Last year turned out to be good for OCTG and line pipe consumption domestically. "Originally we were anticipating somewhere in the range of 5.5 million tons, but the latest number indicates over 6 million tons of OCTG consumption in the United States in 2013," Ittner said. "The line pipe market was also very good in 2013, though there was a lot of pressure on the price side with imports. In terms of tons, 2013 was a good year."

Houston-based MRC expects the trend toward more-complex energy tubular goods to continue this year in light of the evolution of drilling technologies in domestic shale plays.

"There are certain complex environments our customers are running into that require more-sophisticated services and products, for example sour gas services among other things. These environments continue to evolve our customers’ demands from a metallurgy side, heat-treat side, connection side, etc. We’re going to continue to see that," Ittner said.

Meanwhile, "rig efficiency gains, especially in shale basins, contributed to putting more tons in the ground in 2013, and we expect this trend will continue in 2014," he said.
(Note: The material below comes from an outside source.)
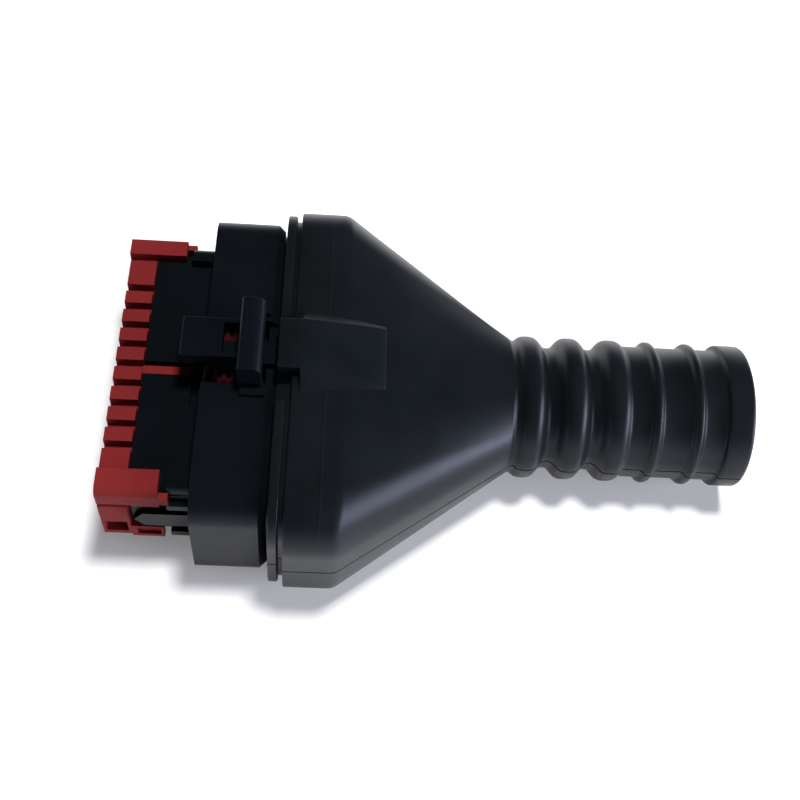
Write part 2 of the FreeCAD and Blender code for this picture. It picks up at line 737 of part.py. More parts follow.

The domestic shale gas boom has international firms increasingly looking to gain a foothold in the United States, explaining the recent acquisitions of large domestic energy tubular distributors Sooner Inc., Houston (amm.com, Sept. 9), and Baton Rouge, La.-based Edgen Group Inc. (amm.com, Oct. 1) by Japanese firms, Ittner said. "(Foreign firms) see their route to the U.S. market through the acquisition of companies like Sooner and Edgen and their associations." He noted that the U.S. market accounts for more than 40 percent of global OCTG consumption in the exploration and production industry.

In addition to international competitors, MRC is keeping a wary eye on the proposed spin-off of National Oilwell Varco Inc.’s distribution business (amm.com, Nov. 15). "They offer a full package of line pipe and PVF products and services. We’re keenly aware of them and their capabilities," Ittner said.

On the energy tubular supply side, the company is unperturbed by the outcome on its supply base of a pending OCTG trade case against nine countries. "Here in the U.S. and North America we feel good about the availability of supply," Ittner said. "Regardless of what happens with the trade suit, we anticipate supply will be adequate."